Les registres d’entretien de l’alcootest ne sont pas en la possession des corps de police. Ce sont les entreprises de réparation qui conservent ces documents détaillés. Ils ne font pas non plus partie des fruits de l’enquête puisqu’ils ne sont pas spécifiques à une seule enquête. Le véritable enjeu résidait donc dans l’analyse du critère de la pertinence manifeste.

Bien que l’article 258 (1) c) du Code criminel établisse une présomption réfutable de bon fonctionnement des appareils d’alcootest et qu’il appartienne à l’accusé de réfuter le bon fonctionnement dudit l’appareil, la Cour suprême refuse d’établir de manière générale la pertinence manifeste des registres demandés.

Pour obtenir la communication de ces documents en la possession de tiers, il incombera donc à l’accusé de prouver que ces dossiers sont « vraisemblablement pertinents ». Une fois que l’accusé se sera acquitté de ce fardeau, le juge examinera les dossiers pour décider s’ils devraient être remis à l’accusé en vertu de la « pertinence véritable ».

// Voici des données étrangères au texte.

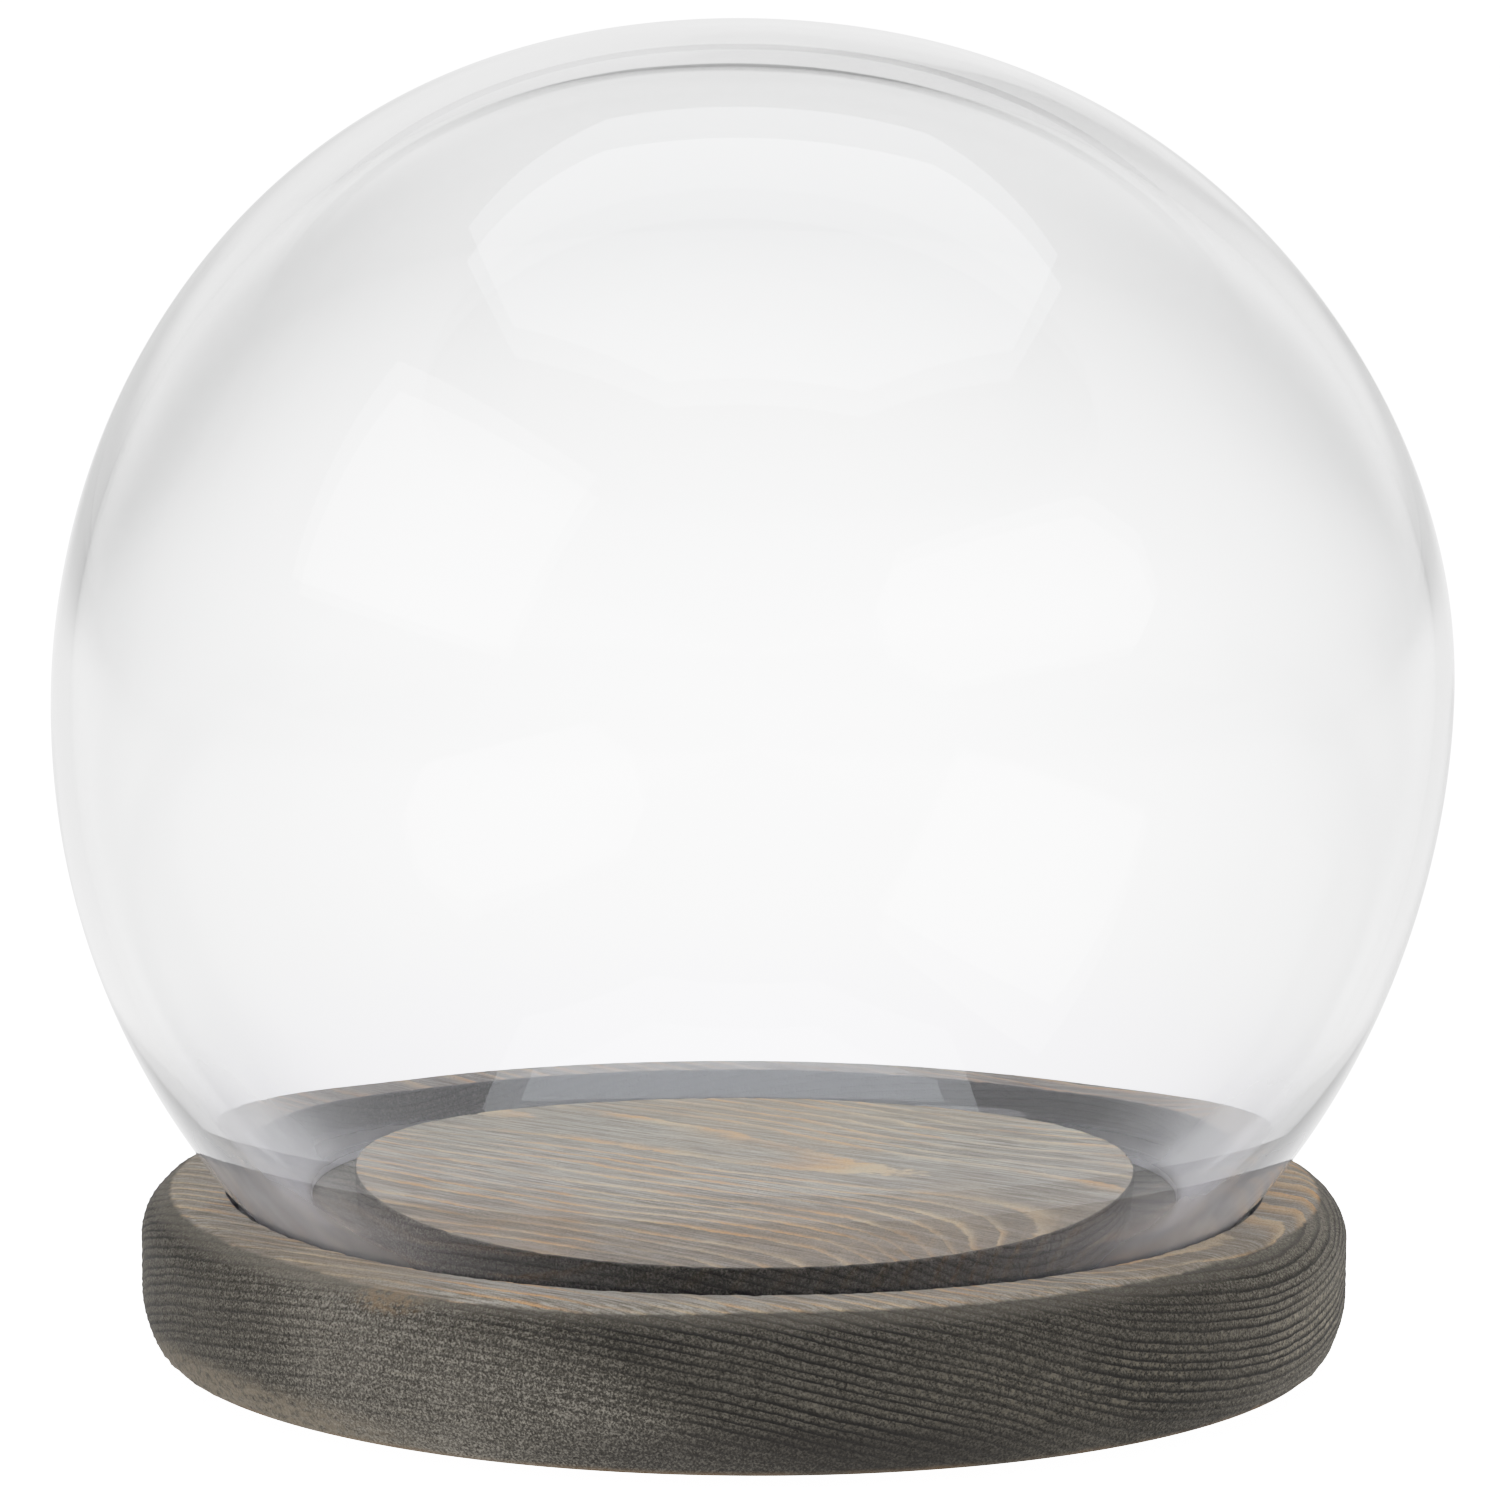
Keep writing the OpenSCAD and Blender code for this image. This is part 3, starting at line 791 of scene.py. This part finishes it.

Dans ses motifs dissidents, la juge Côté ouvre une porte intéressante lorsqu’elle indique que cette nouvelle décision de la Cour suprême pourrait remettre en question la constitutionnalité de la présomption d’exactitude établie à l’article 258 (1) c) du Code criminel. Tel qu’il en a été décidé par cette même Cour en 2012 dans l’arrêt St-Onge Lamoureux, cette présomption porte atteinte au droit à la présomption d’innocence protégé par l’article 11 d) de la Charte canadienne des droits et libertés, mais est justifié en vertu de l’article premier de la Charte. Toutefois, l’exercice d’équilibre qui permet d’en arriver à cette justification pourrait être rompu par ce nouvel obstacle à la divulgation de la preuve quant au bon fonctionnement de l’appareil d’alcootest.